Analysis
30 August 2022

Strengthening the effectiveness of the French “Blocking Statute”

Highlight on the 18 February 2022 decree and the 7 March 2022 order, which strengthen the competence of the Strategic Information and Economic Security Department (Service de l’information stratégique et de la sécurité économiques “SISSE”) in order to improve the effectiveness of the French "Blocking Statute".

 

The increase in foreign discovery procedures targeting French companies has led the French legislator to introduce various legal instruments designed to mitigate the risks associated with the dissemination of confidential or sensitive information abroad through such proceedings.

Therefore, in 1968, a “Blocking Statute”[1] was adopted in order to frame discovery or pre-trial discovery requests for the collection of evidence in foreign legal proceedings.[2] Consequently, the law prohibits French persons from communicating various strategic[3] information or seeking to obtain such information[4] in the context of foreign proceedings, without prejudice to the international mutual legal assistance treaties.

Nonetheless, this law has regularly been bypassed. Indeed, US courts have long pointed to the lack of enforcement of this law to require French persons to circumvent it in their relationships with US authorities.[5] Indeed there have been only very few French cases in which the application of this law has resulted in sanctions[6] and solely a small sanction is incurred.[7]

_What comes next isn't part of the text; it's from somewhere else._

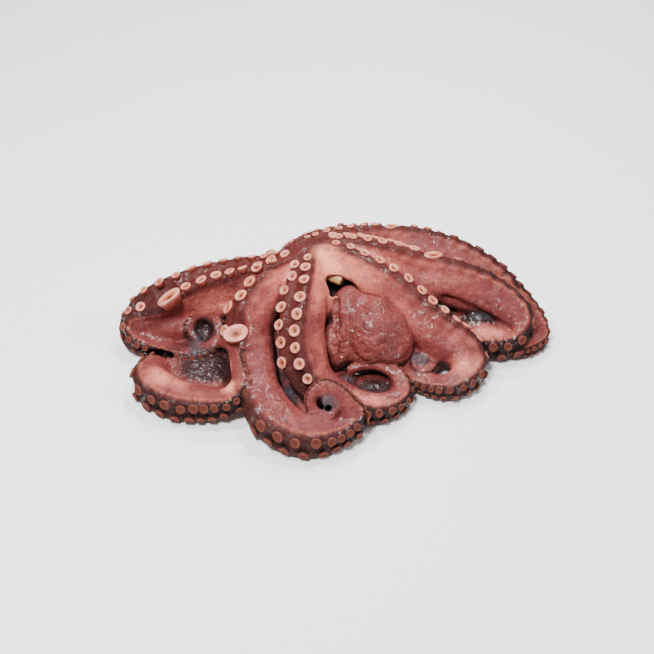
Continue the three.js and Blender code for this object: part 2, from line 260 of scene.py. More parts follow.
class Arm:
    """Centre line of an arm at every millimetre, with its girth and the ways its sides face."""

    def __init__(self, name, sucker_size, sucker_pitch):
        rows = np.array(ARMS[name], float)
        rows[:, :3] += SHIFT
        ends = np.vstack([2 * rows[0] - rows[1], rows, 2 * rows[-1] - rows[-2]])
        t = np.linspace(0, 1, 24, endpoint=False)[:, None]
        spans = [
            0.5 * (2 * b + (c - a) * t + (2 * a - 5 * b + 4 * c - d) * t**2 + (3 * b - 3 * c + d - a) * t**3)
            for a, b, c, d in zip(ends, ends[1:], ends[2:], ends[3:])
        ]
        fine = np.vstack([*spans, rows[-1:]])
        gone = np.concatenate([[0], np.cumsum(np.linalg.norm(np.diff(fine[:, :3], axis=0), axis=1))])
        self.name = name
        self.length = gone[-1]
        self.distance = np.linspace(0, self.length, int(self.length) + 1)
        columns = [np.interp(self.distance, gone, fine[:, i]) for i in range(5)]
        self.place = np.stack(columns[:3], 1)
        self.depth, self.roll = columns[3], np.radians(columns[4])
        self.along = unit(np.gradient(self.place, axis=0))
        right = unit(np.cross(self.along, [0, 0, 1]))
        over = np.cross(right, self.along)
        c, s = np.cos(self.roll)[:, None], np.sin(self.roll)[:, None]
        self.oral = c * over + s * right
        self.side = np.cross(self.along, self.oral)
        turn = np.gradient(self.along, axis=0)
        self.bend = unit(turn) * np.linalg.norm(turn, axis=1, keepdims=True) * self.depth[:, None]
        pitch = self.depth * sucker_size * sucker_pitch
        self.phase = np.concatenate([[0], np.cumsum(1.0 / pitch[:-1])])

    def at(self, distance):
        """Row number nearest a distance along the arm."""
        last = len(self.distance) - 1
        return int(np.clip(round(distance / self.length * last), 0, last))

    def skin(self, k, angle):
        """Point of the arm's surface at row k and an angle from the middle of its sucker side."""
        c, s = math.cos(angle), math.sin(angle)
        coiled = float(smooth_step(0.28, 0.5, k / len(self.distance)))
        square = 2.0 + 1.1 * coiled
        turn = math.degrees(math.acos(max(-1.0, min(1.0, c))))
        out = min(1.0, 0.87 / max(c, 0.1))
        out *= 1 - ARM_HABIT[self.name][2] * (1 - coiled) * math.exp(-(((turn - 92) / 32) ** 2))
        out *= 1 + 0.06 * math.exp(-(((turn - 38) / 11) ** 2))
        if c > 0:
            out *= (c**square + abs(s) ** square) ** (-1 / square)
        return self.place[k] + self.depth[k] * out * (c * self.oral[k] + ARM_WIDTH * s * self.side[k])


def mesh_object(name, bm):
    mesh = bpy.data.meshes.new(name)
    bm.to_mesh(mesh)
    bm.free()
    piece = bpy.data.objects.new(name, mesh)
    bpy.context.scene.collection.objects.link(piece)
    return piece


def finish_piece(piece, material):
    """Smooth faces, one material, riding on the octopus in place of its solid."""
    piece.data.shade_smooth()
    piece.data.materials.clear()
    piece.data.materials.append(material)
    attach(piece, "root")
    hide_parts("octopus")
    return piece


def put_attribute(piece, name, values):
    layer = piece.data.attributes.get(name) or piece.data.attributes.new(name, "FLOAT", "POINT")
    layer.data.foreach_set("value", np.asarray(values, np.float32))


def coordinates(mesh):
    co = np.empty(len(mesh.vertices) * 3)
    mesh.vertices.foreach_get("co", co)
    return co.reshape(-1, 3)


def normals(mesh):
    found = np.empty(len(mesh.vertices) * 3, np.float32)
    mesh.vertex_normals.foreach_get("vector", found)
    return found.reshape(-1, 3).astype(float)


def set_coordinates(mesh, co):
    mesh.vertices.foreach_set("co", co.ravel())
    mesh.update()


def lumps(points, size, seed=0.0, octaves=2):
    """Soft noise from -1 to 1 at points in millimetres, its bumps about size across."""
    shift = Vector((seed * 7.3, seed * 3.1, seed * 5.7))
    scale = 1.0 / size
    return np.array([noise.fractal(Vector(p) * scale + shift, 1.0, 2.0, octaves) for p in points])


def ridges(points, size, seed=0.0):
    """Noise folded at zero, so it has narrow creases, 0 in a crease and towards 1 between."""
    return np.clip(np.abs(lumps(points, size, seed, 1)) * 2.2, 0, 1)


# ---------------------------------------------------------------- shapes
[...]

Since then, the French government has reinforced the impact of the “Blocking Statute”. In 2016, a decree has created the Service de l’Information Stratégique et de la Sécurité Economiques, (Strategic Information and Economic Security Department – “SISSE”), attached to the Ministry of the Economy[8], and has entrusted it with the task of overseeing the application of the law to preserve France’s sovereignty.[9] Since 2019, the SISSE’s responsibilities have been expanded to identifying sectors and entities likely to have relevant information pertaining to France’s economic interests[10]. The SISSE is also responsible for educating and informing people about economic security issues[11].

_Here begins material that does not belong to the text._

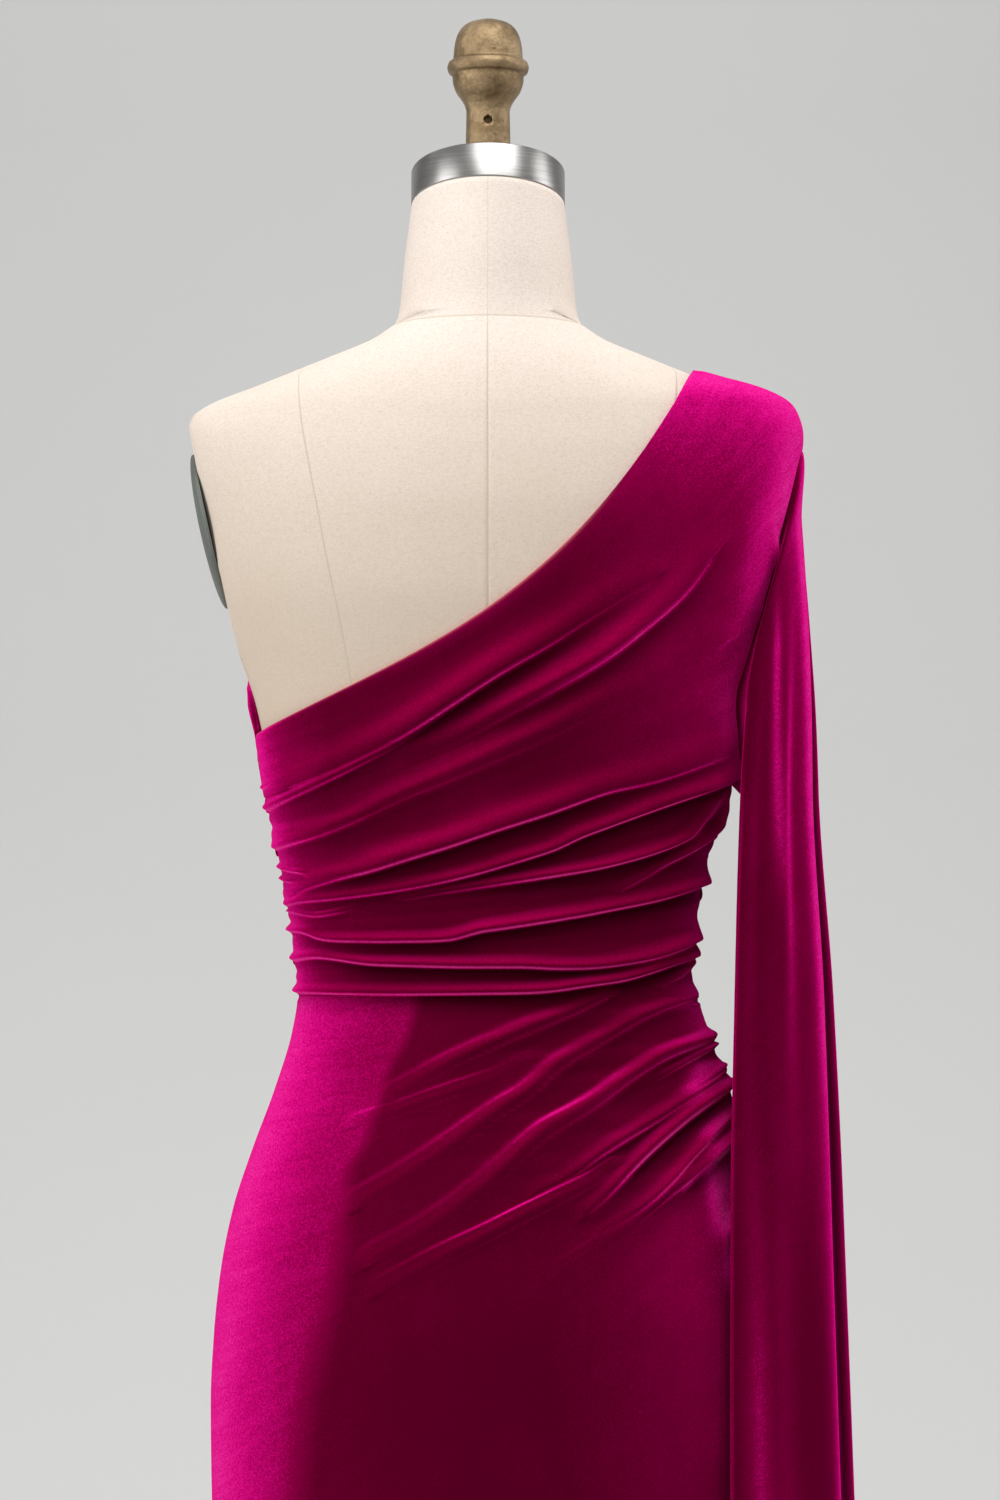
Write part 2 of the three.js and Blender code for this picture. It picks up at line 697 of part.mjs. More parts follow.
function toSolid(geometry) {
  const bare = geometry.clone();
  bare.deleteAttribute("normal");
  bare.deleteAttribute("uv");
  const merged = mergeVertices(bare, 1e-4);
  return new wasm.Manifold(
    new wasm.Mesh({
      numProp: 3,
      vertProperties: new Float32Array(merged.attributes.position.array),
      triVerts: new Uint32Array(merged.index.array),
    }),
  );
}

function fromSolid(solid) {
  const mesh = solid.getMesh();
  const geometry = new THREE.BufferGeometry();
  geometry.setAttribute("position", new THREE.BufferAttribute(new Float32Array(mesh.vertProperties), 3));
  geometry.setIndex(new THREE.BufferAttribute(new Uint32Array(mesh.triVerts), 1));
  geometry.computeVertexNormals();
  return geometry;
}

// The plane of an armhole plate: its middle, and the turn that lays +Z along its outward side.
function platePlace(hand) {
  const lean = (ARM_PLATE.lean * Math.PI) / 180;
  const matrix = new THREE.Matrix4().makeRotationY(hand * (Math.PI / 2 + lean));
  return matrix.setPosition(hand * ARM_PLATE.x, 0, ARM_PLATE.z);
}

// The padded body and neck, cut flat where the armhole plates sit.
function formTorso() {
  const heights = [
    ...steps(3).map((t) => mix(FORM_BOTTOM, 889, t)),
    ...FIGURE.map((row) => row.z).filter((z) => z > 900),
  ];
  const rings = [...heights.map(formRing), ...NECK.map(tippedRing)];
  const knife = new THREE.BoxGeometry(KNIFE, KNIFE, KNIFE).translate(0, 0, KNIFE / 2);
  return [-1, 1]
    .map((hand) => toSolid(knife.clone().applyMatrix4(platePlace(hand))))
    .reduce((body, cut) => body.subtract(cut), toSolid(loftGeometry(rings)));
}

// A shallow oval dome on a thin rim.
function armPlate(hand) {
  const profile = [[0, 0], [1, 0], [1, ARM_PLATE.rim]];
  for (const t of steps(ARM_PLATE.steps).slice(1)) {
    const angle = (Math.PI / 2) * t;
    profile.push([Math.cos(angle), mix(ARM_PLATE.rim, ARM_PLATE.dome, Math.sin(angle))]);
  }
  profile[profile.length - 1][0] = 0;
  const points = profile.map(([r, h]) => new THREE.Vector2(r, h));
  const geometry = new THREE.LatheGeometry(points, STEPS.turned).rotateX(Math.PI / 2);
  geometry.scale(ARM_PLATE.tall, ARM_PLATE.wide, 1).translate(0, 0, SEAM);
  return geometry.applyMatrix4(platePlace(hand));
}

function neckCap() {
  const top = NECK.at(-1);
  const [radius, bevel] = [NECK_CAP.radius, NECK_CAP.bevel];
  const lean = (top.tip * Math.PI) / 180;
  const along = new THREE.Vector3(0, Math.sin(lean), Math.cos(lean));
  const ring = (up, r) => tippedRing({ ...top, radius: r }).map((point) => point.addScaledVector(along, up));
  return loftGeometry([
    ring(SEAM, radius),
    ring(NECK_CAP.height - bevel, radius),
    ring(NECK_CAP.height, radius - bevel),
  ]);
}

// The cast knob, cut to sit on the tipped cap, with the pin hole through its stem.
function finial() {
  const top = NECK.at(-1);
  const lean = (top.tip * Math.PI) / 180;
  const knob = turned([{ z: top.z, r: FINIAL[0].r }, ...FINIAL], STEPS.turned).translate(0, top.forward, 0);
  const seat = new THREE.BoxGeometry(KNIFE, KNIFE, KNIFE);
  seat.translate(0, 0, NECK_CAP.height + SEAM - KNIFE / 2).rotateX(-lean).translate(0, top.forward, top.z);
  const { radius, z, deep } = FINIAL_PIN;
  const length = 2 * (deep + radius);
  const pin = new THREE.CylinderGeometry(radius, radius, length, STEPS.turned);
  pin.translate(0, top.forward - FINIAL[0].r + deep - length / 2, z);
  return fromSolid(toSolid(knob).subtract(toSolid(seat)).subtract(toSolid(pin)));
}

function pole() {
  const [low, high] = [BASE.at(-1).z + SEAM, FORM_BOTTOM - SEAM];
  return new THREE.CylinderGeometry(POLE_RADIUS, POLE_RADIUS, high - low, STEPS.turned)
    .rotateX(Math.PI / 2)
    .translate(0, 0, (low + high) / 2);
}

// A round body turned about Z through a table's radii, closed flat at both ends.
function turned(rows, sides) {
  const closed = [{ z: rows[0].z, r: 0 }, ...rows, { z: rows.at(-1).z, r: 0 }];
  const profile = closed.map(({ r, z }) => new THREE.Vector2(r, z));
  return new THREE.LatheGeometry(profile, sides).rotateX(Math.PI / 2);
}

const gown = new THREE.Group();
const stand = new THREE.Group();

function add(group, name, geometry, colour) {
  const mesh = new THREE.Mesh(geometry, new THREE.MeshStandardMaterial(COLOURS[colour]));
  mesh.name = name;
  group.add(mesh);
}

add(gown, "bodice_back", bodicePanel(-1, BODICE_BACK_FOLDS, STEPS.across), "velvet");
add(gown, "bodice_front", bodicePanel(1, BODICE_FRONT_FOLDS, STEPS.frontAcross), "velvet");
add(gown, "skirt_back", skirtPanel(-1, SKIRT_BACK_FOLDS), "velvet");
add(gown, "skirt_front", skirtPanel(1, SKIRT_FRONT_FOLDS), "velvet");
add(gown, "sleeve", sleeve(), "velvet");
add(stand, "form_torso", fromSolid(formTorso()), "linen");
add(stand, "neck_cap", neckCap(), "steel");
add(stand, "finial", finial(), "bronze");
add(stand, "arm_plate_left", armPlate(-1), "plate");
add(stand, "arm_plate_right", armPlate(1), "plate");
add(stand, "stand_pole", pole(), "iron");
add(stand, "stand_base", turned(BASE, STEPS.baseRound), "iron");

const part = new THREE.Group();
part.add(gown, stand);
export default part;
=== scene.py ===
"""A one-shoulder velvet gown on a limbless dress form, seen from behind.

Sizes are in millimetres up to the moment a mesh is written, which is in metres. +Z is up, the
gown's back faces -Y and its one sleeve hangs on the +X side.
"""

import logging
import math
from dataclasses import dataclass
from enum import Enum
from typing import Sequence

import bmesh
import bpy
import numpy as np
from mathutils import Matrix, Vector

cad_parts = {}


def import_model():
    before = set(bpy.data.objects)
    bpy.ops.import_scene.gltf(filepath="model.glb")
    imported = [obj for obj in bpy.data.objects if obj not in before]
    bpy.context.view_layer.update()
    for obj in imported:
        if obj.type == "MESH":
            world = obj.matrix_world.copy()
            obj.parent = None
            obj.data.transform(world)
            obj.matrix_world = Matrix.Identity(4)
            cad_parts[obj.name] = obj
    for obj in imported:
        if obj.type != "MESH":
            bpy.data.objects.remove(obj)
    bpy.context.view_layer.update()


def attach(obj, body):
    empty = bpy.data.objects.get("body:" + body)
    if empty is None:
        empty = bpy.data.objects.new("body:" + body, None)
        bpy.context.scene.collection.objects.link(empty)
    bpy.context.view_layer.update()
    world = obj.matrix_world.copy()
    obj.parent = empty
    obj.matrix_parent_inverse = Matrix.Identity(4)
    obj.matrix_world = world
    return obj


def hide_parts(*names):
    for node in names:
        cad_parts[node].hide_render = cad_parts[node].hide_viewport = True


LOG = logging.getLogger("gown")
MM = 0.001
BODY = "root"
WAIST = 1060


class Side(Enum):
    """Which half of the body a panel covers: its value is the sign of Y there."""

    BACK = -1
    FRONT = 1

    def of(self, pair: tuple[float, float]) -> float:
        """Returns this side's own value from a pair for the back and the front."""
        return pair[0 if self is Side.BACK else 1]


class Held(Enum):
    """How a panel of cloth is held."""

    GATHERED = "gathered"
    HUNG = "hung"


def smooth(t: np.ndarray) -> np.ndarray:
    """Eases from 0 to 1 as t does."""
    s = np.clip(t, 0, 1)
    return s * s * (3 - 2 * s)


def mix(a: float, b: float, t: np.ndarray) -> np.ndarray:
    """Goes from a to b as t goes from 0 to 1."""
    return a + (b - a) * t


def bridge(start: np.ndarray, leave: np.ndarray, end: np.ndarray, arrive: np.ndarray,
           t: np.ndarray) -> np.ndarray:
    """Goes from a start to an end, leaving the one and arriving at the other at given slopes.

    Args:
        start: where it starts.
        leave: its slope there.
        end: where it ends.
        arrive: its slope there.
        t: how far along, 0 to 1.

    Returns:
        The place at t.
    """
    return (
        start * (2 * t**3 - 3 * t**2 + 1)
        + leave * (t**3 - 2 * t**2 + t)
        + end * (3 * t**2 - 2 * t**3)
        + arrive * (t**3 - t**2)
    )


class Curve:
    """A smooth line through a table's places and values that never overshoots them."""

    def __init__(self, places: Sequence[float], values: Sequence[float]) -> None:
        """Works out the slope at each row.

        Args:
            places: where each value stands, rising.
            values: the value at each place.
        """
        self.x = np.array(places, float)
        self.y = np.array(values, float)
        rise = np.diff(self.y) / np.diff(self.x)
        slope = np.zeros(len(self.x))
        slope[0], slope[-1] = rise[0], rise[-1]
        a, b = rise[:-1], rise[1:]
        same = a * b > 0
        slope[1:-1][same] = 2 * a[same] * b[same] / (a[same] + b[same])
        self.slope = slope

    def __call__(self, at: np.ndarray) -> np.ndarray:
        """Reads the curve.

        Args:
            at: the places.

        Returns:
            The values.
        """
        at = np.clip(at, self.x[0], self.x[-1])
        i = np.clip(np.searchsorted(self.x, at, side="right") - 1, 0, len(self.x) - 2)
        span = self.x[i + 1] - self.x[i]
        leave, arrive = self.slope[i] * span, self.slope[i + 1] * span
        return bridge(self.y[i], leave, self.y[i + 1], arrive, (at - self.x[i]) / span)


def curves(rows: Sequence[object], *names: str) -> dict[str, Curve]:
    """Makes a curve up through each named column of a table whose rows have their height as z."""
    places = [row.z for row in rows]
    return {name: Curve(places, [getattr(row, name) for row in rows]) for name in names}


@dataclass(frozen=True)
class FigureRow:
    """One level of the form: half width at the side, depth behind and before, outline power."""

    z: float
    half: float
    back: float
    front: float
    power: float


@dataclass(frozen=True)
class Bust:
    """The front's two soft mounds: middle, height for the cloth and for the form, and reach."""

    x: float = 78
    z: float = 1290
    out: float = 20
    form_out: float = 14
    wide: float = 50
    tall: float = 54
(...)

To further develop this approach, a decree applicable since 1 April 2022, strengthens the role of the SISSE. Now, persons targeted by foreign discovery requests must inform the SISSE of such a request, transmit the request to the SISSE, and provide it with a file of the case. In order to increase its efficiency, the SISSE must fulfill its function in conjunction with the Ministry of Justice, the Ministry Foreign Affairs or any other interested Ministry, taking into account the sector of activity of the person concerned.[12]

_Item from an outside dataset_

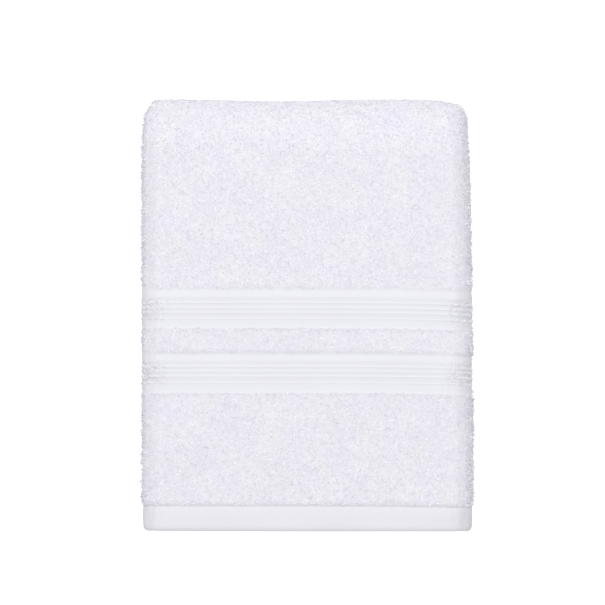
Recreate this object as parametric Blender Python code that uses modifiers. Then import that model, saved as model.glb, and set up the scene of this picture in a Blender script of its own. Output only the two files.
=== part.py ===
"""A terry hand towel, folded in thirds along its length and then in half twice across it.

The towel is one sheet. Across its width it is a left flap, a middle panel and a right flap: both flaps
are turned under the panel, the right one last. Along its length the three plies run as one strip:
the top leg from the hem that shows, a wide turn at the far end down to the floor leg, a turn at the
near end up to the lower inner leg, and a tight turn at the far end to the upper inner leg, which ends
in the other hem just under the first. So the stack has twelve plies, and each lies a little apart.

+X is across the towel, +Y runs from the hem to the folds and +Z is up. The floor is at z = 0.
"""

import math
from collections import namedtuple

import bpy

# Outer sizes of the folded towel, in metres
FOLDED_WIDTH = 0.1712
FOLDED_LENGTH = 0.2218

# Thickness of the cloth in each weave, with the loops or ribs of both faces
TERRY_THICK = 0.0030
BAND_THICK = 0.0012
RIB_THICK = 0.0022
HEM_THICK = 0.0020
HEM_EDGE_THICK = 0.0015

# From the middle of one ply to the middle of the next
PLY_PITCH = 0.0036

# The outer turn reaches this many times its half height along Y. The near turn and the hidden hem
# end a little short of the hem that shows, and each flap ends short of the opposite side turn.
TURN_REACH = 1.35
NEAR_TURN_EDGE = 0.0024
HIDDEN_HEM_EDGE = 0.0030
FLAP_GAP = 0.0040

# Along Y: the step from one weave to the next, half the width of a rib, and the longest mesh row
PILE_EDGE = 0.0006
RIB_FOOT = 0.0007
LONGEST_ROW = 0.0200

# The weaves from a hem inwards. Ribs are given from the zone's edge nearer the hem.
Zone = namedtuple("Zone", "name width thick ribs")
ZONES = (
    Zone("hem edge", 0.0030, HEM_EDGE_THICK, ()),
    Zone("hem", 0.0092, HEM_THICK, ()),
    Zone("end terry", 0.0581, TERRY_THICK, ()),
    Zone("lower band", 0.0209, BAND_THICK, (0.0059, 0.0092, 0.0117, 0.0142)),
    Zone("terry strip", 0.0117, TERRY_THICK, ()),
    Zone("upper band", 0.0212, BAND_THICK, (0.0061, 0.0089, 0.0117, 0.0142)),
)

# The four lengths of the strip. Level is the middle panel's ply, counted from the floor, and flaps is
# +1 where the flaps lie above it. Inset and shift are how its sides lie against the top leg's.
Leg = namedtuple("Leg", "name level flaps inset shift")
TOP = Leg("top", 11, -1, 0.0000, 0.0000)
FLOOR = Leg("floor", 0, +1, 0.0016, 0.0004)
LOWER_INNER = Leg("lower inner", 5, -1, 0.0011, -0.0006)
UPPER_INNER = Leg("upper inner", 6, +1, 0.0007, 0.0003)

# The turns between them: end is +1 at the far end and -1 at the near end
Turn = namedtuple("Turn", "name before after end steps")
OUTER_TURN = Turn("outer", TOP, FLOOR, +1, 10)
NEAR_TURN = Turn("near", FLOOR, LOWER_INNER, -1, 8)
INNER_TURN = Turn("inner", LOWER_INNER, UPPER_INNER, +1, 6)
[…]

The file to be sent to the SISSE must contain at least the following elements:[13]

  • The registration number of the company holding the requested documents and information (Trade and Companies Registry “RCS”);
  • The organizational chart identifying the individuals or legal entities controlling the company, as well as the legal entities controlled by it within the meaning of Article L. 233-3 of the French Commercial Code;
  • A brief description of the activities carried out by the company in France and in the country of the applicant;
  • The list of the company’s main French and foreign competitors;
  • The reasons for the request for disclosure made by the applicant to the company;
  • The correspondence between the applicant and the company;
  • The contact details of a designated person within the company.

This file will allow the SISSE to provide a formal opinion in less than a month on the applicability of the “Blocking Statute” in the specific instance.[14] The opinion may be communicated to the foreign authorities in case of refusal to transmit the information to them.

It should also be noted that the SISSE has published a practical guide in conjunction with the French Association of Private Companies (AFEP) and the French Employers’ Federation (MEDEF), to help companies comply with their obligations under the “Blocking Statute”.[15]

This is a useful reform as it clarifies the obligations of French companies subject to requests for information and discovery in the context of foreign proceedings.